For florists it is different. First of all EMV is never going to protect the 70%-90% of your volume that goes through the phone or your e-commerce flower shop website.
EMV can only protect the credit card portion of your in-person sales. For almost all flower shops this is under 20% of their total volume.
A florist is also unlikely to get hit with either a single huge charge or a rash of smaller charges. If there was a strange spike in the volume of card-present sales you would likely notice (and/or be notified by the credit card companies as they became of the fraud) very quickly.
Your single biggest charges are likely to be weddings. It would be very damaging if a large wedding or event sale was charged to a counterfeit card and you had to over it, but it is also unlikely. It would be very risky for a criminal to have the kind of extended engagement with a merchant they were trying to defraud. The point of a couterfeit credit card is really to get in and get out as quickly as possible.
When it comes to the EMV transition merchants in general and florists (who have relatively little to lose) in particular need to be careful. Things like "shift in liability" sound scary, especially when mentioned in conjunction with the looming October deadline.

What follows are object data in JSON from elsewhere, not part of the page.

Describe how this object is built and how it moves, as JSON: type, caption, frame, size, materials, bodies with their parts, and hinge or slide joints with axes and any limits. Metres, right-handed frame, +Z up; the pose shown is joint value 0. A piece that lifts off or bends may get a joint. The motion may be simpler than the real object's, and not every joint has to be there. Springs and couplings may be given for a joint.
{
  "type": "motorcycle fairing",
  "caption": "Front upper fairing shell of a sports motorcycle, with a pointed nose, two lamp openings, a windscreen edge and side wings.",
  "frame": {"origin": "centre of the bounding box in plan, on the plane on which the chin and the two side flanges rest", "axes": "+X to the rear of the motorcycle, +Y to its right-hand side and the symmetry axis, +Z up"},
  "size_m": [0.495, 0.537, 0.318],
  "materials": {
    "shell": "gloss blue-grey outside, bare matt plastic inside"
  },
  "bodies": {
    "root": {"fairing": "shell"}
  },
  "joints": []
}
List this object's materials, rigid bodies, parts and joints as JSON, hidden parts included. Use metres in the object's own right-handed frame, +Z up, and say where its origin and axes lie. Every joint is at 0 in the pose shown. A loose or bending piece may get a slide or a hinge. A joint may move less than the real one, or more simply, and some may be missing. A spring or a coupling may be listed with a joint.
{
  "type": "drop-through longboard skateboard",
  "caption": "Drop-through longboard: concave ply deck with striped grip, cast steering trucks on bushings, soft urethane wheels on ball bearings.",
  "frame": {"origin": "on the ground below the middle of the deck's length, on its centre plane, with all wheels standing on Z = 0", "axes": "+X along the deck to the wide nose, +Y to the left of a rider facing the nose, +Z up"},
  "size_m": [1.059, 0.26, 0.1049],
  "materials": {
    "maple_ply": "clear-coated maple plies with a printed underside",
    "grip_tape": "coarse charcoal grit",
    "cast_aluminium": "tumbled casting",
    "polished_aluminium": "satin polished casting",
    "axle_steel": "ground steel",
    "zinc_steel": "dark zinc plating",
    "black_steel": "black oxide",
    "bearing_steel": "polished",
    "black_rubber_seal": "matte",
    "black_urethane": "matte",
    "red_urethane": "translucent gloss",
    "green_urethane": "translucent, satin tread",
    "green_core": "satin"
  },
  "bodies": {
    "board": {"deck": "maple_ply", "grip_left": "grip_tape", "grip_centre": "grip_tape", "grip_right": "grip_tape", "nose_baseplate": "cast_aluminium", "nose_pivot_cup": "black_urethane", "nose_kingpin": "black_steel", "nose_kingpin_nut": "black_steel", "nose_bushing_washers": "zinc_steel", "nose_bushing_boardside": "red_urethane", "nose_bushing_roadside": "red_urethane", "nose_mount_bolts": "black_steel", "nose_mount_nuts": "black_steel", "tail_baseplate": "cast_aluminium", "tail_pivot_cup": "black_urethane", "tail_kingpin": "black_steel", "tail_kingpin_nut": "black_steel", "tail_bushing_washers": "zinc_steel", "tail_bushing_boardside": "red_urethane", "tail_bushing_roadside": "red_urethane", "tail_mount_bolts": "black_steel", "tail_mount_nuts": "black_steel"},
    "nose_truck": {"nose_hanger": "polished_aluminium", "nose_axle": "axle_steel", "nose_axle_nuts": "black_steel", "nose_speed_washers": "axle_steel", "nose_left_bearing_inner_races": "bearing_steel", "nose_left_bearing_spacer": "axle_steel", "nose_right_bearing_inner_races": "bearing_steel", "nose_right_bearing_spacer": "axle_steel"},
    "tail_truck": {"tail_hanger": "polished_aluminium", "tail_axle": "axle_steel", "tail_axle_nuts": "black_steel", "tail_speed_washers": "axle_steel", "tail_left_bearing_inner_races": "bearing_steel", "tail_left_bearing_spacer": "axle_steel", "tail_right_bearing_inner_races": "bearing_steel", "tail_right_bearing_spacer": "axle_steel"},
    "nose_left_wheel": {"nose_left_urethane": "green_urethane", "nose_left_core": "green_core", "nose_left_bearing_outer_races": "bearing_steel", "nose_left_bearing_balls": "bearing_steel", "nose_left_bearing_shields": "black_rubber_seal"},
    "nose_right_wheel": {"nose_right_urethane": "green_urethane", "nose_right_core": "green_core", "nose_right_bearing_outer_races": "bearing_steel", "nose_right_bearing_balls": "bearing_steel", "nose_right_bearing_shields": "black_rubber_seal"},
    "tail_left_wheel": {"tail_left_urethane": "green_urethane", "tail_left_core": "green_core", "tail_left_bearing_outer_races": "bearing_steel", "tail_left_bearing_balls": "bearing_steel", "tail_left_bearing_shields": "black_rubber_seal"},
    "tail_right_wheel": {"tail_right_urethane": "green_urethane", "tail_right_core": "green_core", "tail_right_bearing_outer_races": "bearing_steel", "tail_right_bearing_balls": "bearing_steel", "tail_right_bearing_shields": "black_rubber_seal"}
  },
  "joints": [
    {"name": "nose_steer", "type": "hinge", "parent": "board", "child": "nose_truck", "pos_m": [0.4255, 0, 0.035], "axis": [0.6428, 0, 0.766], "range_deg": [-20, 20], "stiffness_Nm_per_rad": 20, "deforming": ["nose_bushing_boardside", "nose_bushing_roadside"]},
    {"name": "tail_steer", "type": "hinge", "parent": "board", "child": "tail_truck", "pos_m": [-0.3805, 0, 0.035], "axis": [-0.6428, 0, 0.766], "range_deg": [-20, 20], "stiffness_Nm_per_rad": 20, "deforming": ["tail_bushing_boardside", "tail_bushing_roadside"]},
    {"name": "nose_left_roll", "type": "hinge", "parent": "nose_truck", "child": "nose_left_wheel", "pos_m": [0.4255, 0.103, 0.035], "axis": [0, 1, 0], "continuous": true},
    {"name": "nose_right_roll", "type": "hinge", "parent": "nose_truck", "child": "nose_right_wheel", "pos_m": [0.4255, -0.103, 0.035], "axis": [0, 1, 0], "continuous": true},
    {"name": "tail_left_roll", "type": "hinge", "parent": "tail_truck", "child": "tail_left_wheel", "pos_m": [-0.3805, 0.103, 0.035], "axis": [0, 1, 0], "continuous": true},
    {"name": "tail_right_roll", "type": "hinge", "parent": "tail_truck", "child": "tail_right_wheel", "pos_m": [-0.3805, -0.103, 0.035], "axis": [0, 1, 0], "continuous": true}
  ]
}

This will be exploited by fear-mongering vendors with a strong profit motive. The people that sell EMV hardware? This is a gold rush for them, and they will do everything possible to get you to buy. Merchant service providers? Many of them will be using EMV to try and sell new hardware and lock you into long term contracts. POS vendors? They are likely to try and force you to buy upgrades and commit to long-term contracts.
Be careful. In all of these cases the cost of rushing to a bad decision can far outweigh the risk you are trying to avoid.